Saptonika Arab, Titi Nada Eropa-Jerman, Hingga Laras Slendro Jawa-Bali
Oleh: Jaya Suprana, Budayawan, Pengagas Rekor Muri dan aktvis perdamaian
Agar dapat lebih lancar berkomunikasi dengan para pembaca, maka saya mohon diperkenankan menggunakan notasi abjad Jerman dalam upaya menelusuri sistem saptatonika Arab.
Akibat pada tahun 70-an abad XX di Jerman sempat berkolaborasi duet pianoforte dengan santur alias kecapi persia dengan Hejazi, pesantur Iran yang hijrah ke Jerman pascajatuhnya Shah Pahlavi, saya berkesempatan untuk secara langsung dalam praktik mengenal kemudian mempelajari sistem tata nada Arab dengan menggunakan mazhab duodecimatonika Jerman.
Dari pembelajaran permukaan peradaban tersebut, saya dapat menarik kesimpulan bahwa musik Arab memiliki sistem saptatonika yang menurut kaidah musik Barat khusus Jerman terdiri dari c des e f g as h .
Menarik bahwa beda dari pentatonika universal c d e g a yang sama sekali tidak mengandung interval terkecil, ternyata saptatonika Arab mengandung tiga interval terkecil.
Tidak kalah menarik adalah fakta bahwa apabila nada des dan as dihilangkan dari susunan saptatonika Arab, maka mendadak muncul pentatonika slendro khas Jawa dan Bali yang pada hakikatnya merupakan padanan mayor pentatonika Sunda, Bolivia dan “In” Jepang.
Maka secara subyektif saya berspekulasi musikologis bahwa ada secara georeligi keterkaitan sukma antara saptatonika Arab dengan pancatonika Jawa melalui jalur penyebaran agama Islam sama halnya dengan sistem duobelasnada Barat yang dibawa agama Nasrani ke persada Nusantara.
Entah secara sadar atau tidak sadar, Franz Liszt yang dilahirkan di desa Raiding yang kini berada di wilayah Austria dekat perbatasan dengan Hungaria sempat menggarap mahakarya Hungarian Rhapsody nomor 3 dengan sistem saptatonika Arab.
Beda dari Johannes Brahms yang sama sekali tidak menyentuh septatonika Arab di dalam siklus Hungarian Dances sebagai garapannya.
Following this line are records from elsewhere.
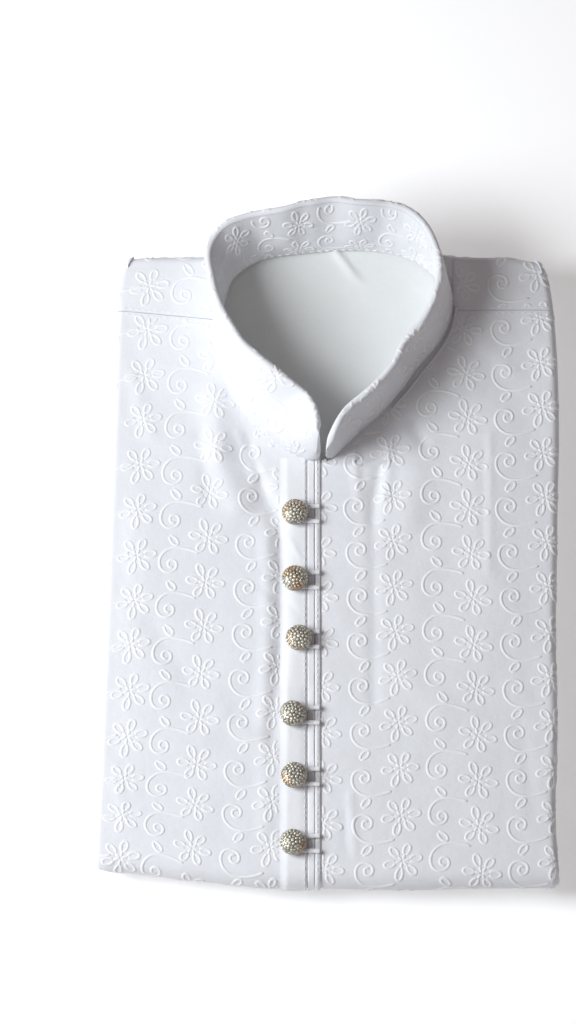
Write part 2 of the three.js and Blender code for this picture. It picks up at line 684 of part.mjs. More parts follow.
// The hidden layers: the lower arm with its folded edges, the filling of the upper arm inside the
// side folds, and the filling of the near fold; the facing's dish is taken out of the top.
function foldedLayers() {
  const lower = slab(
    LOWER_LAYERS.map(({ z, inset }) => ({ z, side: inset, near: 0, far: inset })),
    { z: KAMEEZ_BOTTOM, near: NEAR_RADIUS + UNDERTURN + 2 * GAP, far: BODY_LENGTH - 4, wave: 0.4 },
  );
  const aboveFlange = KAMEEZ_BOTTOM + FOLD_THICKNESS + GAP + CLOTH + FILLING.clear;
  const clear = SIDE_RADIUS + FLANGE + FILLING.clear;
  const top = TOP - CLOTH - FILLING.belowCloth;
  const inwards = (z, inset) => ({ z, side: inset, near: 0, far: inset });
  const upper = slab(
    [
      inwards(KAMEEZ_BOTTOM + FOLD_THICKNESS - FILLING.letIn, clear),
      inwards(aboveFlange, clear),
      inwards(aboveFlange + 0.01, FILLING.side),
      inwards(top - FILLING.bevelUp, FILLING.side),
      inwards(top, FILLING.side + FILLING.bevelIn),
    ],
    { z: 0, near: FILLING.near, far: BODY_LENGTH, wave: 0 },
  );
  const inner = NEAR_RADIUS - CLOTH - GAP - ROLL.clear;
  const filling = slab(
    steps(7, -ROLL.share, ROLL.share).map((share) => ({
      z: inner * share,
      side: ROLL.side,
      near: NEAR_RADIUS - inner * Math.sqrt(1 - share * share),
      far: 0,
    })),
    { z: NEAR_CENTRE, near: 0, far: ROLL.far, wave: 0 },
  );
  const dish = facingGrid(1.6, FACING_THICKNESS + GAP);
  const lid = dish.map((row) => row.map((p) => new THREE.Vector3(p.x, p.y, TOP + 12)));
  const solid = solidOf(lower).add(solidOf(upper)).add(solidOf(filling));
  return geometryOf(solid.subtract(solidOf(between(lid, dish))));
}

function shalwar() {
  return slab(evenly(SHALWAR_LAYERS), { z: 0, near: 3.5, far: BODY_LENGTH - 5, wave: 0.5 });
}

// Buttons and their loops

function standTop(x, y) {
  return TOP + relief(x, y) + STAND.lift + STAND.thickness;
}

function buttonGeometry() {
  const { radius, height, shank, sides } = BUTTON;
  const profile = [
    [0, 0],
    [shank, 0],
    [shank, 2.0],
    [radius * 0.8, 2.7],
    [radius, 4.2],
    [radius * 0.93, 5.8],
    [radius * 0.7, 7.5],
    [radius * 0.36, height - 0.2],
    [0, height],
  ];
  const lathe = new THREE.LatheGeometry(profile.map(([r, z]) => new THREE.Vector2(r, z)), sides);
  lathe.deleteAttribute('normal');
  lathe.deleteAttribute('uv');
  lathe.rotateX(Math.PI / 2);
  return mergeVertices(lathe, 1e-4);
}

function loopGeometry({ x, y }) {
  const low = standTop(x, y) + GAP + LOOP.radius;
  const high = TOP + relief(EDGE.from, y) + EDGE.lift + EDGE.thickness + GAP + LOOP.radius;
  const limb = (side) => [
    new THREE.Vector3(EDGE.to - LOOP.sewnIn, y + side * LOOP.halfWidth, high),
    new THREE.Vector3(EDGE.from - LOOP.offEdge, y + side * LOOP.halfWidth, high),
    new THREE.Vector3(x + LOOP.beforeBow, y + side * LOOP.halfWidth, low),
  ];
  const bow = steps(4, 0.5 * Math.PI, 1.5 * Math.PI).map((turn) => new THREE.Vector3(
    x + LOOP.halfWidth * Math.cos(turn),
    y + LOOP.halfWidth * Math.sin(turn),
    low,
  ));
  const path = new THREE.CatmullRomCurve3([...limb(1), ...bow, ...limb(-1).reverse()]);
  const section = new THREE.Shape(
    steps(LOOP.sides, 0, 2 * Math.PI).slice(0, -1).map((turn) => new THREE.Vector2(
      LOOP.radius * Math.cos(turn),
      LOOP.radius * Math.sin(turn),
    )),
  );
  const cord = new THREE.ExtrudeGeometry(section, { steps: LOOP.steps, extrudePath: path });
  cord.deleteAttribute('normal');
  cord.deleteAttribute('uv');
  return mergeVertices(cord, 1e-4);
}

// The whole

const group = new THREE.Group();

function addPiece(name, geometry, finish) {
  geometry.computeVertexNormals();
  const mesh = new THREE.Mesh(geometry, new THREE.MeshStandardMaterial(finish));
  mesh.name = name;
  group.add(mesh);
  return mesh;
}

addPiece('kameez_front_left', settled(wall(frontGrid(-1), CLOTH)), COTTON);
addPiece('kameez_front_right', settled(wall(frontGrid(1), CLOTH)), COTTON);
addPiece('kameez_back_yoke', wall(yokeGrid(), CLOTH), COTTON);
for (const strip of PLACKET_STRIPS) {
  addPiece(strip.name, settled(wall(stripGrid(strip), strip.thickness)), PLAIN_COTTON);
}
addPiece('collar_outer', wall(collarOuterGrid(COLLAR_BENDS), -COLLAR_PLY), COTTON);
addPiece('collar_inner', wall(collarInnerGrid(COLLAR_BENDS), COLLAR_PLY), COTTON);
addPiece('neck_facing', between(facingGrid(1.0, 0), facingGrid(1.0, FACING_THICKNESS)), FACING_CLOTH);
addPiece('kameez_folded_layers', settled(foldedLayers()), COTTON);
addPiece('shalwar_folded', settled(shalwar()), PLAIN_COTTON);
BUTTONS.forEach((button, i) => {
  const mesh = addPiece(`button_${i + 1}`, buttonGeometry(), ANTIQUE_SILVER);
  mesh.position.set(button.x, button.y, standTop(button.x, button.y) + GAP);
  addPiece(`button_loop_${i + 1}`, loopGeometry(button), PLAIN_COTTON);
});

const box = new THREE.Box3().setFromObject(group, true);
const middle = box.getCenter(new THREE.Vector3());
group.position.set(-middle.x, -middle.y, 0);

export default group;
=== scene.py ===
"""Looks of a man's shalwar kameez folded for the shelf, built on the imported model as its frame."""

import math

import bpy
import numpy as np
from bpy.props import FloatProperty, FloatVectorProperty, IntProperty, PointerProperty
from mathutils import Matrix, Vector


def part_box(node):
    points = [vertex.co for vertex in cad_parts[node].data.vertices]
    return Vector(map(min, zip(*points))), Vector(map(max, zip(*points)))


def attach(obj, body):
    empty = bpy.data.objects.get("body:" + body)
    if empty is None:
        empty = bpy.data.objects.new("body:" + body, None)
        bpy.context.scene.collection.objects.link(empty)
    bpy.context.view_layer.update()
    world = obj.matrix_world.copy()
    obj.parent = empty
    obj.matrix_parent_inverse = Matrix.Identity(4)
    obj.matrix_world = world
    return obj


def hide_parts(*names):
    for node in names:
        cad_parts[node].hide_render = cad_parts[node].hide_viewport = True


bl_info = {
    "name": "Folded Shalwar Kameez",
    "version": (1, 0, 0),
    "blender": (4, 5, 0),
    "location": "View3D > Sidebar > Kameez",
    "description": "Builds a folded, embroidered kameez on its shalwar",
    "category": "Object",
}

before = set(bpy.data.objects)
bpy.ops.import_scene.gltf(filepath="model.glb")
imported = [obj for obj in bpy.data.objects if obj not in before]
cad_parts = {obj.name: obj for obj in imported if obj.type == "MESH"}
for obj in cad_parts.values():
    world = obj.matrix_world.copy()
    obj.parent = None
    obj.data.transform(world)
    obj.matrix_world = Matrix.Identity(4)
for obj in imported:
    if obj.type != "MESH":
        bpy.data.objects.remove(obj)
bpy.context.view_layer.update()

# The cloth is laid out in millimetres, as a maker would: x = 0 near the placket, y = 0 at the near
# fold, z = 0 on the table. The first button says where that layout lies in the frame.
MM = 0.001
FIRST_BUTTON = (-17.4, 214.6)
_low, _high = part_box("button_1")
LAYOUT_SHIFT = np.array([
    (_low.x + _high.x) / 2 / MM - FIRST_BUTTON[0],
    (_low.y + _high.y) / 2 / MM - FIRST_BUTTON[1],
    0.0,
])

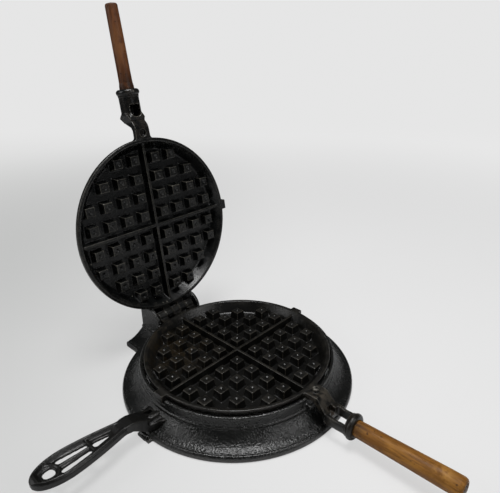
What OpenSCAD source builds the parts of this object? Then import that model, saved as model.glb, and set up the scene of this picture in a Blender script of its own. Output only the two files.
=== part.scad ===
// Stovetop waffle iron: two hinged cast-iron plates that lift out of a low flared stove base.
// X runs from the hinge to the wooden grips, Y along the hinge pin, Z up from the stove top.
// The origin is the middle of the foot ring. The iron stands open, as it is left to cool.

/* [Waffle plates] */
// Outside diameter of each plate
plate_d = 191.6; // [186:0.2:198]
// Height of the face where the two rims meet, above the stove
part_h = 34.4; // [33:0.1:40]
// Width of the flat rim
rim_w = 3.2; // [2.4:0.1:5]
// Depth of the outer edge of the rim
rim_t = 4.6; // [3.5:0.1:6]
// How far the stud tops lie below the rim
stud_drop = 4; // [2:0.1:5]
// Height of the studs
stud_h = 8.5; // [6:0.1:9.5]
// Thickness of the pan under the studs
floor_t = 4; // [3:0.1:5]

/* [Stud pattern] */
// Distance from stud to stud
stud_pitch = 20.4; // [19:0.1:21]
// Distance from a dividing rib to the first row of studs
stud_first = 13.1; // [12:0.1:14]
// Width of a stud at its top
stud_top = 9.8; // [7:0.1:11]
// Width of a stud at its root
stud_root = 12.6; // [11.5:0.1:14]
// Diameter of the dimple in each stud
dimple_d = 4.2; // [2.5:0.1:6]
// Depth of the dimple
dimple_depth = 0.9; // [0.4:0.1:1.5]
// Width of a dividing rib at its top
rib_top = 2.6; // [2:0.1:4]
// Width of a dividing rib at its root
rib_root = 4.8; // [4:0.1:7]

/* [Hinge] */
// Gap between the rim and the middle of the hinge pin
hinge_reach = 9; // [8:0.1:10]
// Diameter of the hinge pin
pin_d = 4.8; // [4:0.1:5.4]
// Radial clearance of the pin in the upper knuckles
pin_fit = 0.06; // [0.03:0.01:0.1]
// Diameter of the three lower knuckles
knuckle_low_d = 11; // [9.5:0.1:12]
// Diameter of the two upper knuckles
knuckle_up_d = 10; // [9:0.1:11]
// Width of one knuckle
knuckle_w = 9.4; // [8:0.1:9.8]
// Gap between neighbouring knuckles
knuckle_gap = 0.4; // [0.3:0.05:1]
// Angle between the closed and the open upper plate
open_angle = 97.6; // [90:0.1:98]

/* [Yokes] */
// Width of the tab that joins a plate to its yoke
tab_w = 17.6; // [14:0.1:19]
// Thickness of the tab
tab_t = 5.4; // [4.5:0.1:6]
// Distance from the middle of the plate to the seat of the grip
grip_x = 146.5; // [144:0.1:155]
// How far the grip lies off the meeting face
grip_drop = 15.5; // [14.5:0.1:17]
// Width of the lower yoke across its bars, and diameter of the upper yoke
barrel_d = 20.6; // [19.6:0.1:21.4]
// Height of the two bars of the lower yoke
bar_h = 9; // [8.8:0.1:12]
// Outside diameter of the bead round the grip
bead_d = 24.2; // [23:0.1:27]
// Width of the bead along the grip
bead_w = 6.4; // [5:0.1:7]
// Gap between the two bars
window_w = 14; // [12:0.1:14.4]
// Length of the gap
window_l = 17.4; // [13:0.1:18]
// Width of the hole through the upper yoke
eye_w = 12; // [11:0.1:13]
// Length of the hole through the upper yoke
eye_l = 12.4; // [12:0.1:15]
// Distance from the grip to the hole through the upper yoke
eye_set = 15.6; // [13:0.1:17]
// Diameter of the peg on the lower tab
peg_d = 6.8; // [5:0.1:7.5]
// How far the peg stands above its tab
peg_h = 3.2; // [2:0.1:3.8]
// Upward slope of the lower grip
lower_rise = 1.7; // [0:0.1:2.5]
// Backward slope of the upper grip
upper_rise = -0.7; // [-1.5:0.1:1.5]

/* [Grips] */
// Length of the lower wooden grip
lower_grip_l = 92; // [75:1:110]
// Length of the upper wooden grip
upper_grip_l = 81; // [75:1:110]
// Diameter of the lower grip next to the yoke
lower_neck_d = 15; // [14:0.1:16.5]
// Largest diameter of the lower grip
lower_grip_d = 17; // [16:0.1:20]
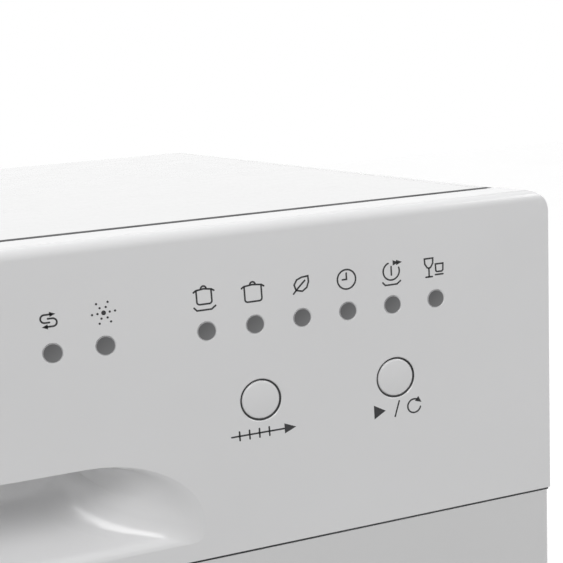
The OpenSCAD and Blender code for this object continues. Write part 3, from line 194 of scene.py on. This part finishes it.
def brushed(name, colour, grain, rough_low, rough_high, depth):
    """Rolled or brushed steel: noise drawn out along the grain, in colour, gloss and bump."""
    s = Shader(name, Metallic=1.0, Anisotropic=0.35)
    lines = s.noise(1, 6, 0.6, s.stretched(grain))
    s.colour(s.ramp(lines, shade(colour, -0.07), shade(colour, 0.05), 0.3, 0.7))
    smears = s.noise(7, 4)
    mixed = s.node("Mix")
    mixed.inputs["Factor"].default_value = 0.5
    s.link(lines, mixed.inputs["A"])
    s.link(smears, mixed.inputs["B"])
    s.roughness(s.ramp(mixed.outputs["Result"], rough_low, rough_high, 0.35, 0.65))
    s.bump(lines, 0.12, depth)
    return s.material


def stainless():
    return brushed("stainless", (0.63, 0.635, 0.64), (14, 14, 900), 0.24, 0.36, 0.00005)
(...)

Sejarah mengindikasikan bahwa musik Hungaria memang sempat terpengaruh oleh musik Arab yang dibawa oleh para serdadu kekaisaran Ottoman yang de facto memang berhasil merangsek masuk wilayah kekaisaran Austria-Hungaria sampai ke kawasan suburbia kota Wina.
Sementara Bela Bartok yang dilahirkan di Sannicolau Mare, Rumania juga sempat menggali musik tradisional rakyat Rumania, Bulgaria dan Hungaria yang secara historis memang sempat menjadi wilayah kekuasaan imperialisme Ottoman Empire.
Menarik adalah indikasi bahwa ternyata geopolitik maupun georeligi berpengaruh terhadap musik sebagai bagian dari kesenian sebagai bagian dari kebudayaan sebagai bagian dari peradaban.